* start *

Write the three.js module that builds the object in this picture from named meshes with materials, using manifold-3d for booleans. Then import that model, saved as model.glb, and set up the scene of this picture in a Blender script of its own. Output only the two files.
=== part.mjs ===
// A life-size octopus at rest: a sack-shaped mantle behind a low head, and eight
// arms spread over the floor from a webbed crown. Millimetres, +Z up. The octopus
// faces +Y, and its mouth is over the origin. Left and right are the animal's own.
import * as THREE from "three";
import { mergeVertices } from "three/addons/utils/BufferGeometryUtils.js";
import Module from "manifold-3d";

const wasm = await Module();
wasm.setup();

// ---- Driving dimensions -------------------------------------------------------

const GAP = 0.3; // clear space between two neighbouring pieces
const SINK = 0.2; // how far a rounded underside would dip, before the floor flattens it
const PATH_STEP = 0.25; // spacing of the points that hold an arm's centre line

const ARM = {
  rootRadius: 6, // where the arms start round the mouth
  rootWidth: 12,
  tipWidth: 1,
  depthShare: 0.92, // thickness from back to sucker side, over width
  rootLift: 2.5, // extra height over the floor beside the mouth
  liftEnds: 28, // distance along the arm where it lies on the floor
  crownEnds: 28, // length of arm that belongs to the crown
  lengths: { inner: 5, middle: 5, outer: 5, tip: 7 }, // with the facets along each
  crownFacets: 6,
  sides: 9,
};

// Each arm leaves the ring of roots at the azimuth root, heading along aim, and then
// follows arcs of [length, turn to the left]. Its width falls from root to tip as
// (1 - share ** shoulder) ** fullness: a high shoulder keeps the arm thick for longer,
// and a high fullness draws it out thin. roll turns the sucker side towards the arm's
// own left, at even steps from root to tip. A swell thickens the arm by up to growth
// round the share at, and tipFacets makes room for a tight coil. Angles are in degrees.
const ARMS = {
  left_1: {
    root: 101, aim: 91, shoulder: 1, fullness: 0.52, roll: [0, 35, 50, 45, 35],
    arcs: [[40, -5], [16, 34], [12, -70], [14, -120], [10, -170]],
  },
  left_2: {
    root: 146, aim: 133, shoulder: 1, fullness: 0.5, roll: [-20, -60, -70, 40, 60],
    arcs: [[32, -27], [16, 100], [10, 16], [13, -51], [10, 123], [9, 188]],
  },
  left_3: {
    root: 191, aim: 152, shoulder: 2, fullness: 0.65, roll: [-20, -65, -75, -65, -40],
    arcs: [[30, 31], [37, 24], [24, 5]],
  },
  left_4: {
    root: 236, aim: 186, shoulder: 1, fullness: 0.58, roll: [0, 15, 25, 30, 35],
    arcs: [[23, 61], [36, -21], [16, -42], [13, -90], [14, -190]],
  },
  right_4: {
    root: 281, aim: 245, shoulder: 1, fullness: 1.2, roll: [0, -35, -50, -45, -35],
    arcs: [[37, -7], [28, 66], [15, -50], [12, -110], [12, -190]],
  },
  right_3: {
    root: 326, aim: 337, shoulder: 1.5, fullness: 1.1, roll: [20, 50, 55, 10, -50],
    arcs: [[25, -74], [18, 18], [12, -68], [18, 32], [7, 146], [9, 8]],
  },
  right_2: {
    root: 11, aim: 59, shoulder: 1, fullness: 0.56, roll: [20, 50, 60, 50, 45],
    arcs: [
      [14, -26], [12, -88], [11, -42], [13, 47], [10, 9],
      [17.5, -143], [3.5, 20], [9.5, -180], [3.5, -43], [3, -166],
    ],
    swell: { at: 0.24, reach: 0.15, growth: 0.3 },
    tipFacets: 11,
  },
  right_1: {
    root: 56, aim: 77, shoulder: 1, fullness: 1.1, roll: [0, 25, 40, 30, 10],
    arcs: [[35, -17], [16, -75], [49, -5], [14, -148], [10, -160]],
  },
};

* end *

> [Exercise prompt]
All of the lines above must be returned exactly.

> [The completed task]
Write the three.js module that builds the object in this picture from named meshes with materials, using manifold-3d for booleans. Then import that model, saved as model.glb, and set up the scene of this picture in a Blender script of its own. Output only the two files.
=== part.mjs ===
// A life-size octopus at rest: a sack-shaped mantle behind a low head, and eight
// arms spread over the floor from a webbed crown. Millimetres, +Z up. The octopus
// faces +Y, and its mouth is over the origin. Left and right are the animal's own.
import * as THREE from "three";
import { mergeVertices } from "three/addons/utils/BufferGeometryUtils.js";
import Module from "manifold-3d";

const wasm = await Module();
wasm.setup();

// ---- Driving dimensions -------------------------------------------------------

const GAP = 0.3; // clear space between two neighbouring pieces
const SINK = 0.2; // how far a rounded underside would dip, before the floor flattens it
const PATH_STEP = 0.25; // spacing of the points that hold an arm's centre line

const ARM = {
  rootRadius: 6, // where the arms start round the mouth
  rootWidth: 12,
  tipWidth: 1,
  depthShare: 0.92, // thickness from back to sucker side, over width
  rootLift: 2.5, // extra height over the floor beside the mouth
  liftEnds: 28, // distance along the arm where it lies on the floor
  crownEnds: 28, // length of arm that belongs to the crown
  lengths: { inner: 5, middle: 5, outer: 5, tip: 7 }, // with the facets along each
  crownFacets: 6,
  sides: 9,
};

// Each arm leaves the ring of roots at the azimuth root, heading along aim, and then
// follows arcs of [length, turn to the left]. Its width falls from root to tip as
// (1 - share ** shoulder) ** fullness: a high shoulder keeps the arm thick for longer,
// and a high fullness draws it out thin. roll turns the sucker side towards the arm's
// own left, at even steps from root to tip. A swell thickens the arm by up to growth
// round the share at, and tipFacets makes room for a tight coil. Angles are in degrees.
const ARMS = {
  left_1: {
    root: 101, aim: 91, shoulder: 1, fullness: 0.52, roll: [0, 35, 50, 45, 35],
    arcs: [[40, -5], [16, 34], [12, -70], [14, -120], [10, -170]],
  },
  left_2: {
    root: 146, aim: 133, shoulder: 1, fullness: 0.5, roll: [-20, -60, -70, 40, 60],
    arcs: [[32, -27], [16, 100], [10, 16], [13, -51], [10, 123], [9, 188]],
  },
  left_3: {
    root: 191, aim: 152, shoulder: 2, fullness: 0.65, roll: [-20, -65, -75, -65, -40],
    arcs: [[30, 31], [37, 24], [24, 5]],
  },
  left_4: {
    root: 236, aim: 186, shoulder: 1, fullness: 0.58, roll: [0, 15, 25, 30, 35],
    arcs: [[23, 61], [36, -21], [16, -42], [13, -90], [14, -190]],
  },
  right_4: {
    root: 281, aim: 245, shoulder: 1, fullness: 1.2, roll: [0, -35, -50, -45, -35],
    arcs: [[37, -7], [28, 66], [15, -50], [12, -110], [12, -190]],
  },
  right_3: {
    root: 326, aim: 337, shoulder: 1.5, fullness: 1.1, roll: [20, 50, 55, 10, -50],
    arcs: [[25, -74], [18, 18], [12, -68], [18, 32], [7, 146], [9, 8]],
  },
  right_2: {
    root: 11, aim: 59, shoulder: 1, fullness: 0.56, roll: [20, 50, 60, 50, 45],
    arcs: [
      [14, -26], [12, -88], [11, -42], [13, 47], [10, 9],
      [17.5, -143], [3.5, 20], [9.5, -180], [3.5, -43], [3, -166],
    ],
    swell: { at: 0.24, reach: 0.15, growth: 0.3 },
    tipFacets: 11,
  },
  right_1: {
    root: 56, aim: 77, shoulder: 1, fullness: 1.1, roll: [0, 25, 40, 30, 10],
    arcs: [[35, -17], [16, -75], [49, -5], [14, -148], [10, -160]],
  },
};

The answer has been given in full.